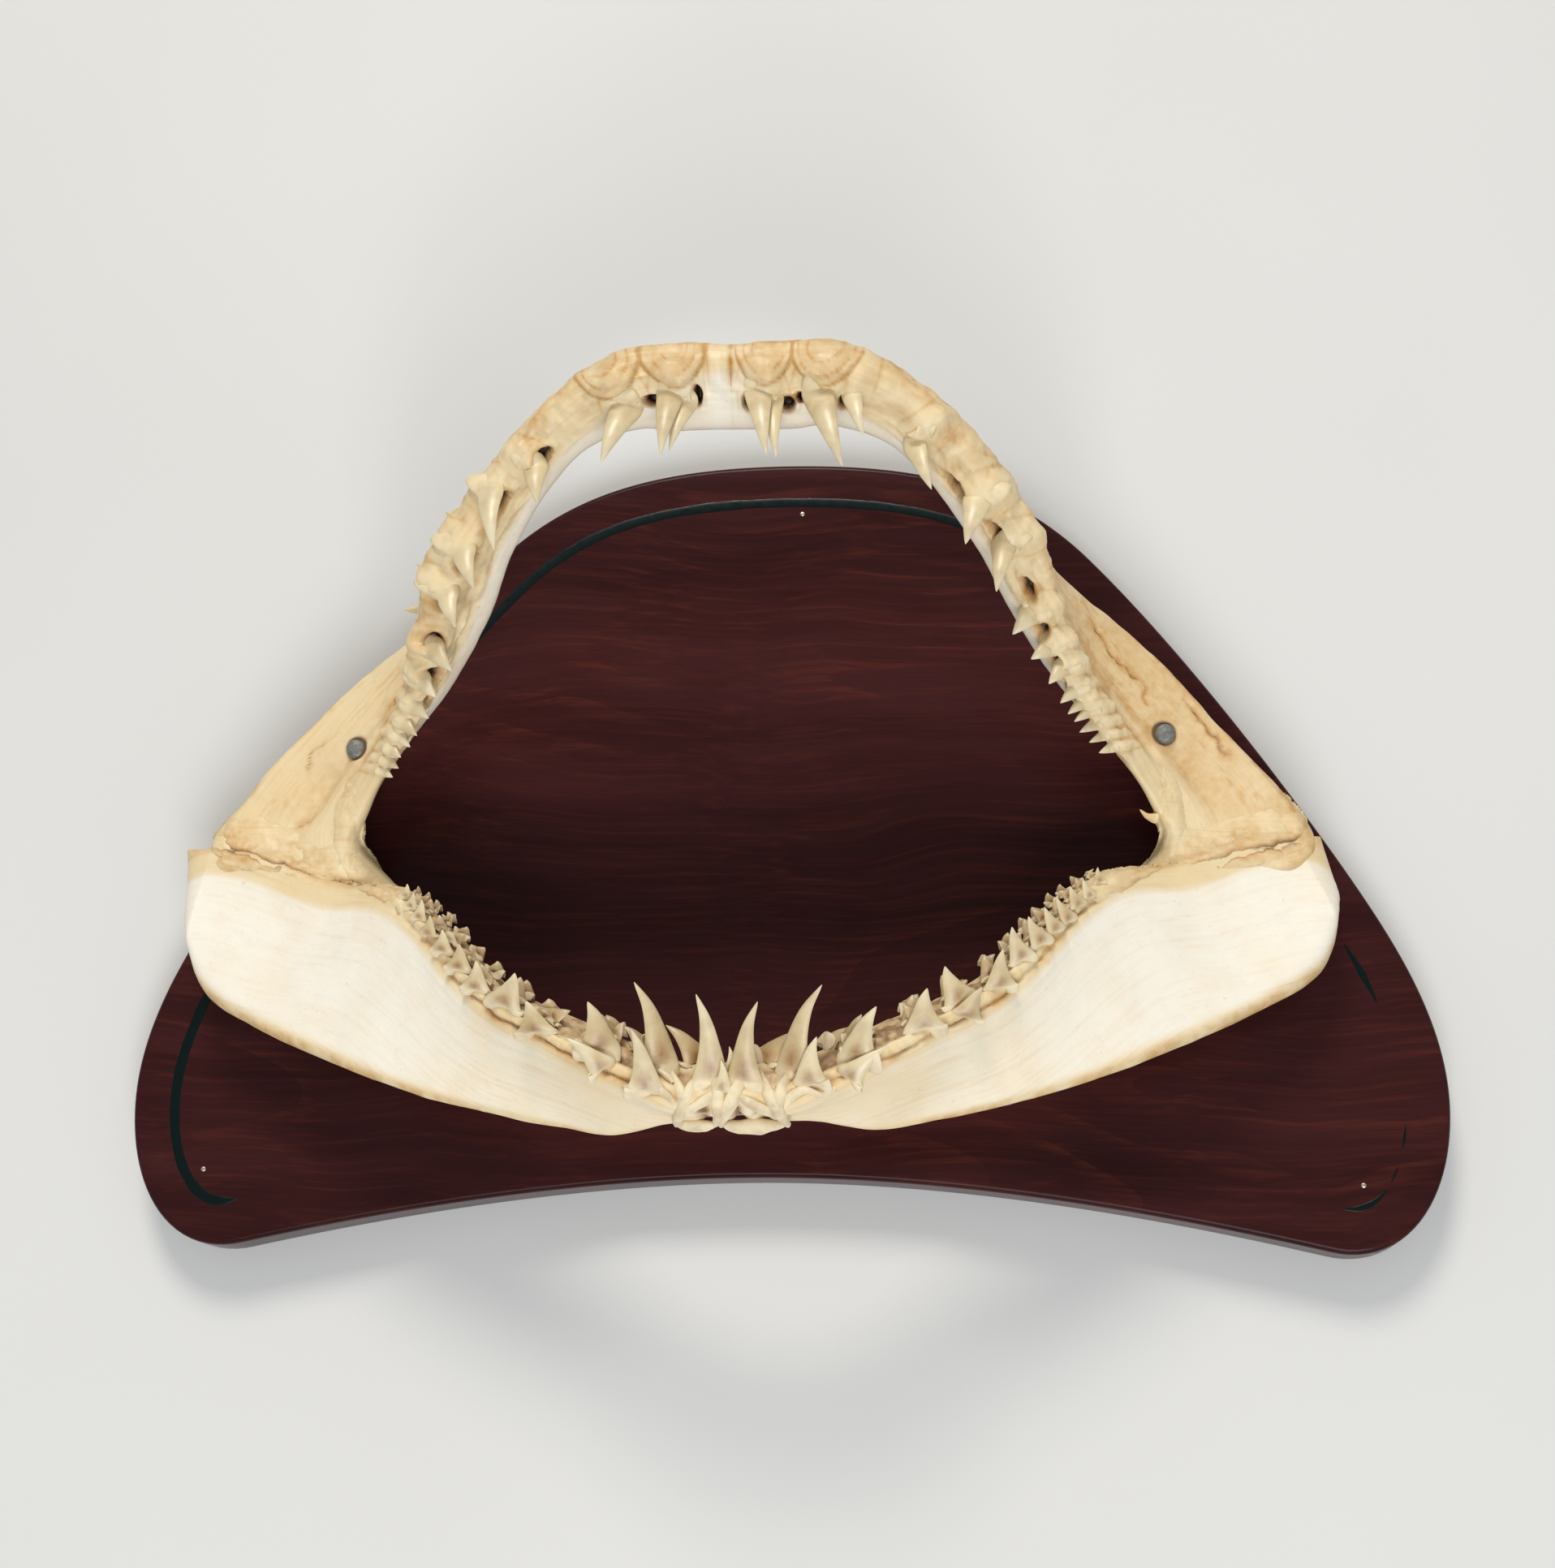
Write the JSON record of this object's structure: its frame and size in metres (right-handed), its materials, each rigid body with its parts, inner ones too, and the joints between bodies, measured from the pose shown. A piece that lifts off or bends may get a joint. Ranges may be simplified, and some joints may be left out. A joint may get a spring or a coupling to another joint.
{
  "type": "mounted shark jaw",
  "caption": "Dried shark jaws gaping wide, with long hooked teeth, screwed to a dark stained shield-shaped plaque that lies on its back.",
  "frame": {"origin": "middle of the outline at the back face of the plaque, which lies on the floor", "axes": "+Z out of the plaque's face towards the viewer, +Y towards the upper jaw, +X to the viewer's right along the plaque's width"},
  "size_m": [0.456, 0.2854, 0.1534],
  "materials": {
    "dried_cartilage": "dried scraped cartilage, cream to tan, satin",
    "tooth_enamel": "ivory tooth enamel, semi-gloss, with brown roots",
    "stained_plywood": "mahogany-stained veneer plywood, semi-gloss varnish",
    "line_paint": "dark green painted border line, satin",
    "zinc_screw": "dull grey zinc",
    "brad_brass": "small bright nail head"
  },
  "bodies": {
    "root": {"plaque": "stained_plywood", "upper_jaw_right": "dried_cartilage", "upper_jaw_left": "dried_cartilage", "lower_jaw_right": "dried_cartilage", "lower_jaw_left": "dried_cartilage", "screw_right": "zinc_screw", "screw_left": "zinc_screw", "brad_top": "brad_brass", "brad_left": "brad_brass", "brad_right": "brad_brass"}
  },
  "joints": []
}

....

**GIVEN TASK**
Set down the listing above in full, please, exactly as it appears.

**REPLY**
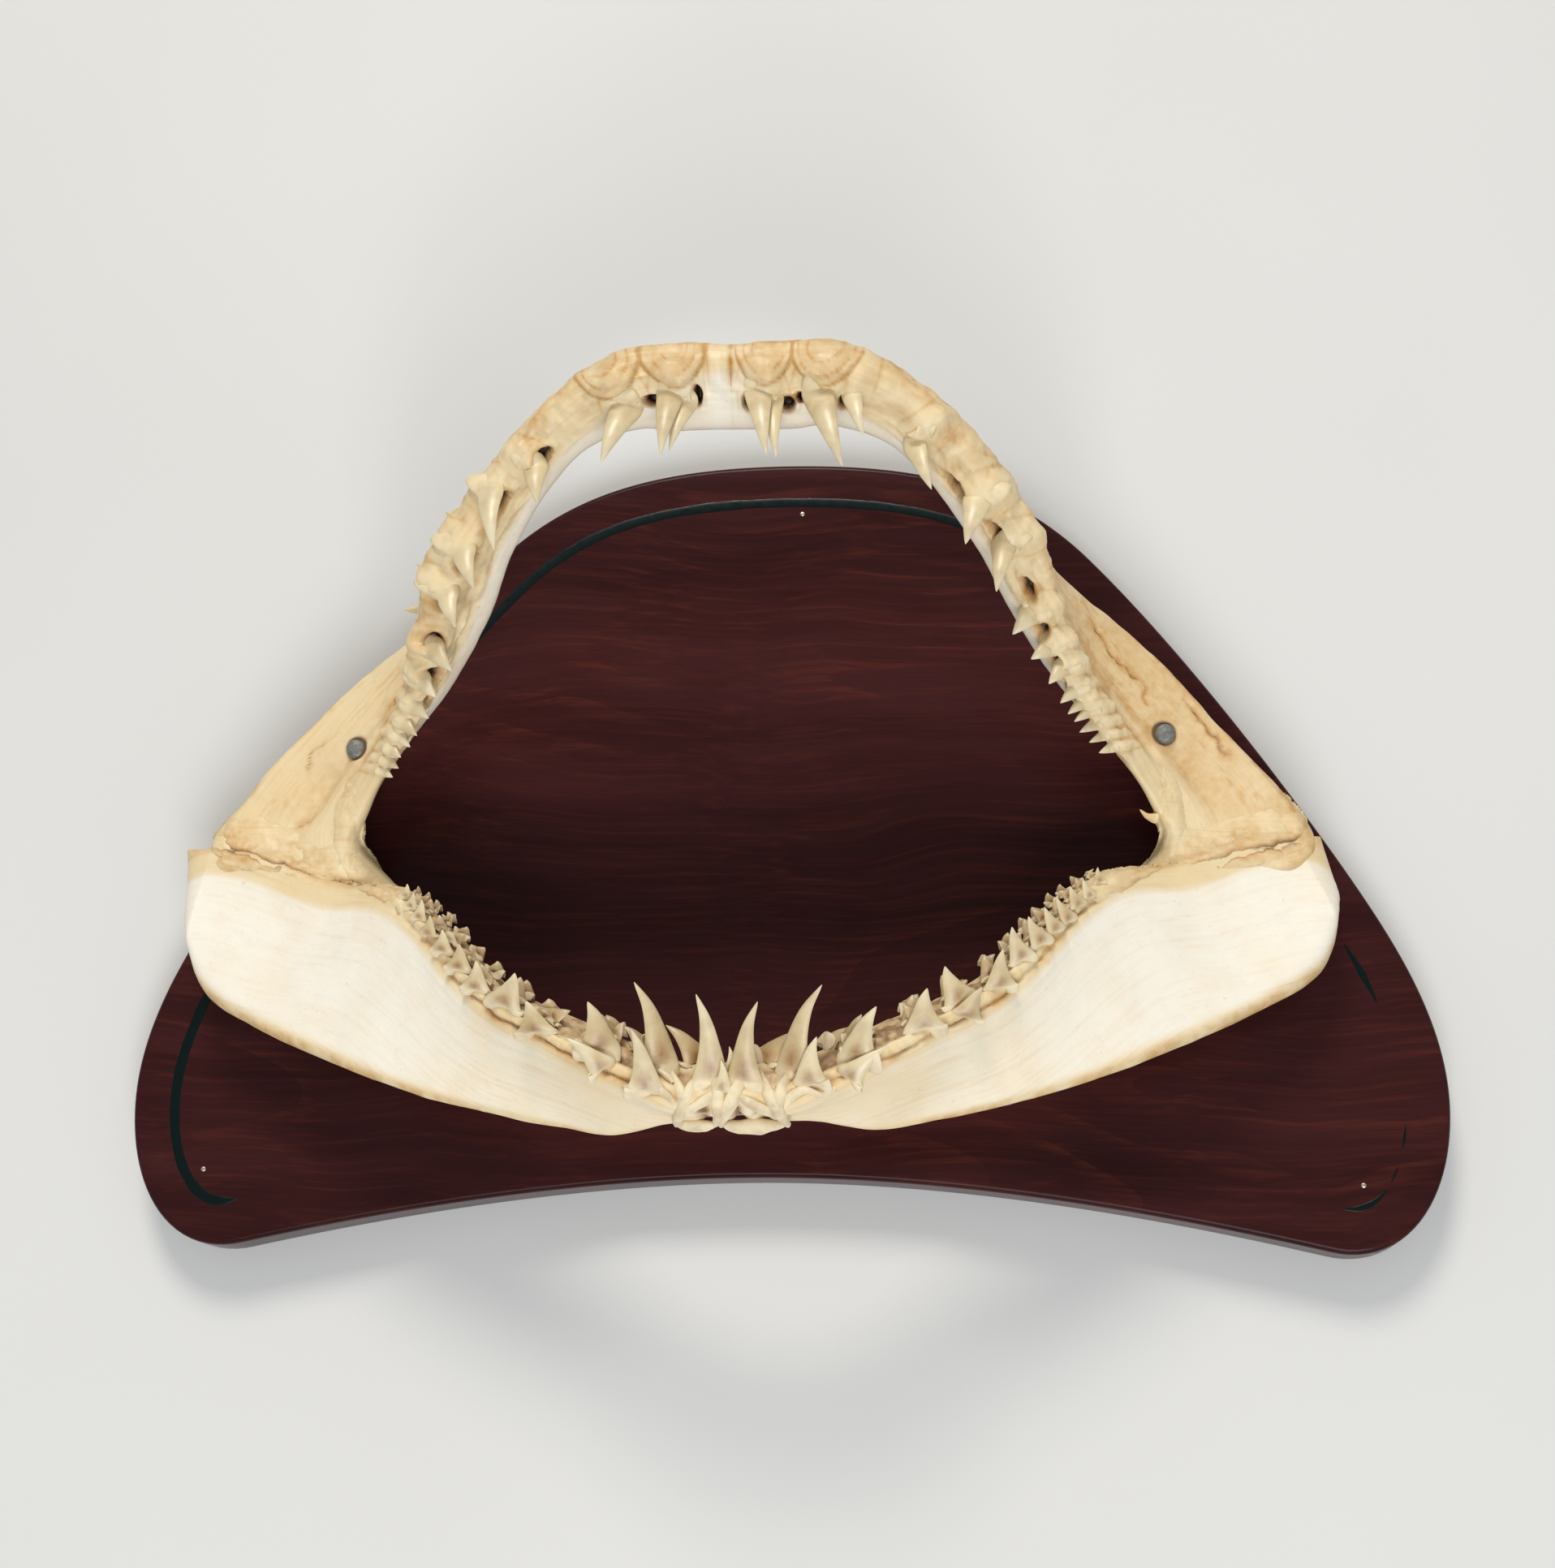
Write the JSON record of this object's structure: its frame and size in metres (right-handed), its materials, each rigid body with its parts, inner ones too, and the joints between bodies, measured from the pose shown. A piece that lifts off or bends may get a joint. Ranges may be simplified, and some joints may be left out. A joint may get a spring or a coupling to another joint.
{
  "type": "mounted shark jaw",
  "caption": "Dried shark jaws gaping wide, with long hooked teeth, screwed to a dark stained shield-shaped plaque that lies on its back.",
  "frame": {"origin": "middle of the outline at the back face of the plaque, which lies on the floor", "axes": "+Z out of the plaque's face towards the viewer, +Y towards the upper jaw, +X to the viewer's right along the plaque's width"},
  "size_m": [0.456, 0.2854, 0.1534],
  "materials": {
    "dried_cartilage": "dried scraped cartilage, cream to tan, satin",
    "tooth_enamel": "ivory tooth enamel, semi-gloss, with brown roots",
    "stained_plywood": "mahogany-stained veneer plywood, semi-gloss varnish",
    "line_paint": "dark green painted border line, satin",
    "zinc_screw": "dull grey zinc",
    "brad_brass": "small bright nail head"
  },
  "bodies": {
    "root": {"plaque": "stained_plywood", "upper_jaw_right": "dried_cartilage", "upper_jaw_left": "dried_cartilage", "lower_jaw_right": "dried_cartilage", "lower_jaw_left": "dried_cartilage", "screw_right": "zinc_screw", "screw_left": "zinc_screw", "brad_top": "brad_brass", "brad_left": "brad_brass", "brad_right": "brad_brass"}
  },
  "joints": []
}